====== DATASET SECTION
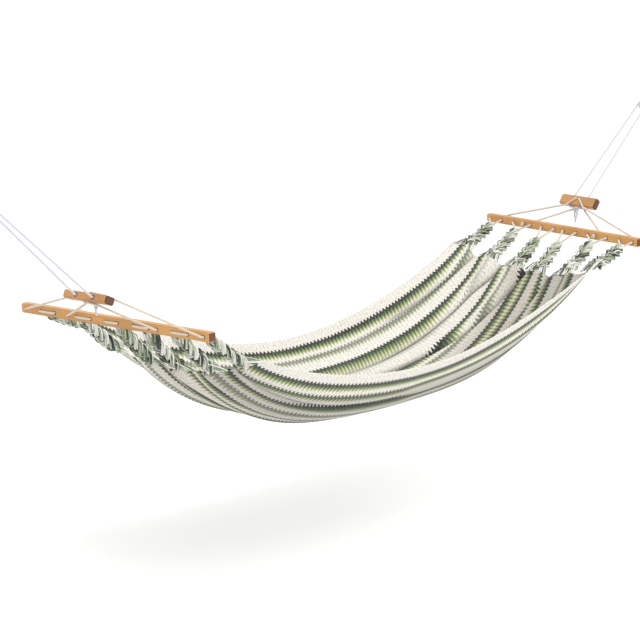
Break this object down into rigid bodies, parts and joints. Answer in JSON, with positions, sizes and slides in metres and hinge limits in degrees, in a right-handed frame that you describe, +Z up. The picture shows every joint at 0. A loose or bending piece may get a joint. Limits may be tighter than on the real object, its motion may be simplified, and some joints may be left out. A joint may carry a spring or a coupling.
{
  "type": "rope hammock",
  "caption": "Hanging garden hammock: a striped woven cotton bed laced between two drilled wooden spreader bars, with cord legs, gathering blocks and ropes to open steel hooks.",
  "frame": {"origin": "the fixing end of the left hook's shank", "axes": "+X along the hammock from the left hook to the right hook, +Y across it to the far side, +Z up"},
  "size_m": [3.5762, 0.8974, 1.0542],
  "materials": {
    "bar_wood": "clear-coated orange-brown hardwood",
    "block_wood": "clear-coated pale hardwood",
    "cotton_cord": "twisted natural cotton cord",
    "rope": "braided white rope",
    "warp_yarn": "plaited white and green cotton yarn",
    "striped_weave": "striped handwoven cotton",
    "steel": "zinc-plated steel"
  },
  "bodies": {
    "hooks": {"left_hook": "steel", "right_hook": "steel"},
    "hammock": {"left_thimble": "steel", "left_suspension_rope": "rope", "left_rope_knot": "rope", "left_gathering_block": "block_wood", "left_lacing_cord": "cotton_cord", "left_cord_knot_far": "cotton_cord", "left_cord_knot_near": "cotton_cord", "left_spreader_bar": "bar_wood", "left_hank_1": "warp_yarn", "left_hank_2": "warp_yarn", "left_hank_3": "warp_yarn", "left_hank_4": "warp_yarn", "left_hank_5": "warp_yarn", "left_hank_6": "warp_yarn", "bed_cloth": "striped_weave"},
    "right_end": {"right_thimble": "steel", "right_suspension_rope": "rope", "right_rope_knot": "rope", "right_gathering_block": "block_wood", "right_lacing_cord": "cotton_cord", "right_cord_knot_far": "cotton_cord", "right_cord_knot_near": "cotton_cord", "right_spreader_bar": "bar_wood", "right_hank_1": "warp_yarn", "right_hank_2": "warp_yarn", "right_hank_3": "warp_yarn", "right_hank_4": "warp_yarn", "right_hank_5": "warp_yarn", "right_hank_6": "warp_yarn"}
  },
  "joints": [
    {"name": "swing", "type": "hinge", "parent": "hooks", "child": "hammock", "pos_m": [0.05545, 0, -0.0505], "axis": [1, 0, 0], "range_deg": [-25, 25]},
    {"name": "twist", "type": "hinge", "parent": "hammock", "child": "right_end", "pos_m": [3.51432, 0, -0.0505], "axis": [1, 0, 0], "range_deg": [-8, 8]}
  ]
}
============
TO BE DONE ▸ Copy out the whole listing exactly; please set it all down.

REPLY ▸
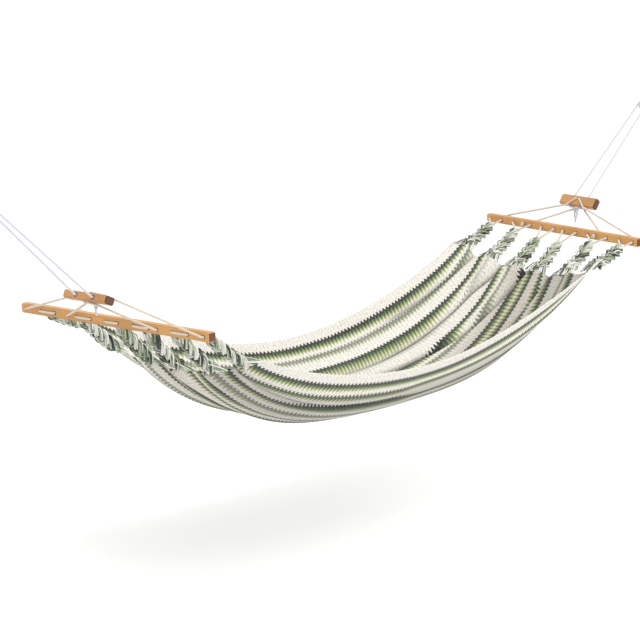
Break this object down into rigid bodies, parts and joints. Answer in JSON, with positions, sizes and slides in metres and hinge limits in degrees, in a right-handed frame that you describe, +Z up. The picture shows every joint at 0. A loose or bending piece may get a joint. Limits may be tighter than on the real object, its motion may be simplified, and some joints may be left out. A joint may carry a spring or a coupling.
{
  "type": "rope hammock",
  "caption": "Hanging garden hammock: a striped woven cotton bed laced between two drilled wooden spreader bars, with cord legs, gathering blocks and ropes to open steel hooks.",
  "frame": {"origin": "the fixing end of the left hook's shank", "axes": "+X along the hammock from the left hook to the right hook, +Y across it to the far side, +Z up"},
  "size_m": [3.5762, 0.8974, 1.0542],
  "materials": {
    "bar_wood": "clear-coated orange-brown hardwood",
    "block_wood": "clear-coated pale hardwood",
    "cotton_cord": "twisted natural cotton cord",
    "rope": "braided white rope",
    "warp_yarn": "plaited white and green cotton yarn",
    "striped_weave": "striped handwoven cotton",
    "steel": "zinc-plated steel"
  },
  "bodies": {
    "hooks": {"left_hook": "steel", "right_hook": "steel"},
    "hammock": {"left_thimble": "steel", "left_suspension_rope": "rope", "left_rope_knot": "rope", "left_gathering_block": "block_wood", "left_lacing_cord": "cotton_cord", "left_cord_knot_far": "cotton_cord", "left_cord_knot_near": "cotton_cord", "left_spreader_bar": "bar_wood", "left_hank_1": "warp_yarn", "left_hank_2": "warp_yarn", "left_hank_3": "warp_yarn", "left_hank_4": "warp_yarn", "left_hank_5": "warp_yarn", "left_hank_6": "warp_yarn", "bed_cloth": "striped_weave"},
    "right_end": {"right_thimble": "steel", "right_suspension_rope": "rope", "right_rope_knot": "rope", "right_gathering_block": "block_wood", "right_lacing_cord": "cotton_cord", "right_cord_knot_far": "cotton_cord", "right_cord_knot_near": "cotton_cord", "right_spreader_bar": "bar_wood", "right_hank_1": "warp_yarn", "right_hank_2": "warp_yarn", "right_hank_3": "warp_yarn", "right_hank_4": "warp_yarn", "right_hank_5": "warp_yarn", "right_hank_6": "warp_yarn"}
  },
  "joints": [
    {"name": "swing", "type": "hinge", "parent": "hooks", "child": "hammock", "pos_m": [0.05545, 0, -0.0505], "axis": [1, 0, 0], "range_deg": [-25, 25]},
    {"name": "twist", "type": "hinge", "parent": "hammock", "child": "right_end", "pos_m": [3.51432, 0, -0.0505], "axis": [1, 0, 0], "range_deg": [-8, 8]}
  ]
}